Banno and Boughton agree that a back-to-basics approach to Legacy made the most sense. While Legacy adds numerous online and customization bells and whistles, the underlying gameplay doesn’t vary significantly from what Apple II owners experienced three and a half decades ago.
“When introducing Lode Runner to the younger generation who never knew about Lode Runner, you have to keep the very basic style to let them know this is Lode Runner,” says Banno. “Action plus puzzle. We didn’t go the way of [3D sequels like] Cubic Lode Runner. We took the authentic approach. We may be able to evolve Lode Runner from here. But for now, I think it’s important to go back to the origin in order to define Lode Runner for today.”
As for Lode Runner’s future, Banno hasn’t decided on a specific plan. He does, however, have a sense of its general shape. “We had some other ideas during development,” he says, “like a tower — a cylinder that you can walk around. You’d never go into the middle. The level keeps rotating so you can see the enemy on the other side. We had that idea as another approach to Lode Runner.

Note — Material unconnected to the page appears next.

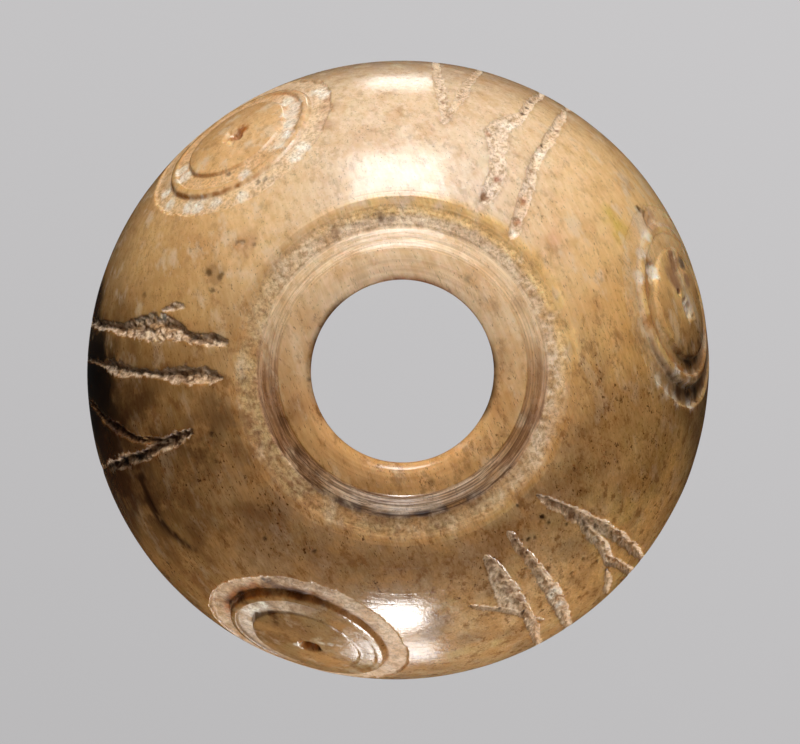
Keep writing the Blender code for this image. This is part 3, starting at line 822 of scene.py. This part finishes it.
class Carved:
    """The carved surface: where its points end up, and how each is coloured."""

    def __init__(self, places):
        self.places = places
        self.x, self.y, self.z = places.point.T
        self.on_top = self.z > SHOULDER_HEIGHT
        self.dark_side = smooth(3, -3, self.y)
        self.south = smooth(4, -4, self.y)
        self.cloud = layered(places.point, 0.8, 3, 450)
        count = len(places.turn)
        depth, (self.inside, self.chalk, self.dirt, self.outside) = stroke_carving(places)
        self.specks = speck_cover(places)
        self.lines = turned_lines(places)
        self.chatter = chattered(places)
        radius = places.radius
        top = (places.height > MOUTH_HEIGHT) * 1.0
        self.collar = top * between(5.36, 5.44, 6.24, 6.36, radius)
        self.ledge = top * between(6.10, 6.35, 6.95, 7.45, radius)
        self.lip = top * smooth(5.46, 5.36, radius)
        grooves = sum(bell(radius, ring, GROOVE_WIDTH) for ring in GROOVE_RADII)
        inward = 0.022 + 0.010 * layered(places.point, 2.5, 2, 320)
        inward += self.collar * LINES_DEPTH * (1.0 + self.lines) + GROOVE_DEPTH * top * grooves
        inward += self.ledge * CHATTER_DEPTH * (0.2 + self.chatter)
        inward += depth + 0.04 * self.specks
        self.point = places.point - np.maximum(inward, 0.0)[:, None] * places.normal
        self.bit_out = np.full(count, 9.0)
        self.bit_place = np.zeros((count, 2))
        self.mark = np.full(count, -1)
        self.ring = np.zeros(count)
        for number in range(len(MARKS)):
            picked, local, cut, in_outer, in_inner = mark_carving(places, number)
            self.point[picked] -= cut[:, None] * MARK_FRAMES[number][3]
            self.bit_out[picked] = np.hypot(local[:, 0], local[:, 1])
            self.mark[picked] = number
            rough_outer = in_outer * smooth(3.6, 3.75, self.bit_out[picked])
            if number == SOUTH_MARK:
                in_inner = in_inner * smooth(0.8, -1.4, local[:, 0])
            self.ring[picked] = np.maximum(rough_outer, in_inner)
            self.bit_place[picked] = local[:, :2]

    def by_mark(self, *values):
        """One of three values for each point, by the mark it lies on, and 0 off the marks."""
        return np.take((*values, 0.0), self.mark)

    def toward(self, azimuth):
        """1 for points at an azimuth, falling to 0 a quarter turn away and to -1 opposite."""
        return (self.places.point[:, :2] @ heading(azimuth)) / self.places.radius

    def lay(self, name, amount):
        """Lay a named colour over the surface, by an amount for each point."""
        self.tint = blend(self.tint, name, amount)

    def rawness(self):
        """How rough and matt each point is, from 0, polished, to 1."""
        return np.maximum.reduce([self.inside, 0.75 * self.ledge,
                                  self.ring * self.by_mark(0.30, 0.75, 0.75)])

    def fleckedness(self):
        """How much each point is flecked; above 1 in stains, which hide the paler clouds."""
        flecks = (1.0 - 0.6 * self.rawness()) * (1.0 - 0.5 * self.collar)
        flecks *= 0.35 + 0.65 * smooth(6, -3, self.point[:, 1])
        flecks *= 1.0 - 0.35 * self.lip
        stain = self.point[:, :2] @ heading(194) / np.hypot(*self.point[:, :2].T)
        stain = smooth(0.90, 0.98, stain) * smooth(52, 36, self.places.rise)
        flecks = np.maximum(flecks, 1.1 * stain)
        flecks *= 1.0 - 0.25 * ((self.mark == SOUTH_MARK) & (self.bit_out < 3.6))
        return np.maximum(flecks, 1.25 * smooth(0.10, 0.035, self.tint @ LUMINANCE))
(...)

“I don’t know about going too bold, like completely 3D. That’s too big a challenge for rebooting Lode Runner. Maybe that’ll be the next challenge, or the next one after that. I do see potential for going beyond the 2D structure. But I don’t have the answer yet.” Wherever Lode Runner and Spelunker do end up going from this point, Tozai intends to ensure they’ll continue to embody the legacy of those original franchises and their creators, along with the common threads and interests that unite Japanese and Western gamers.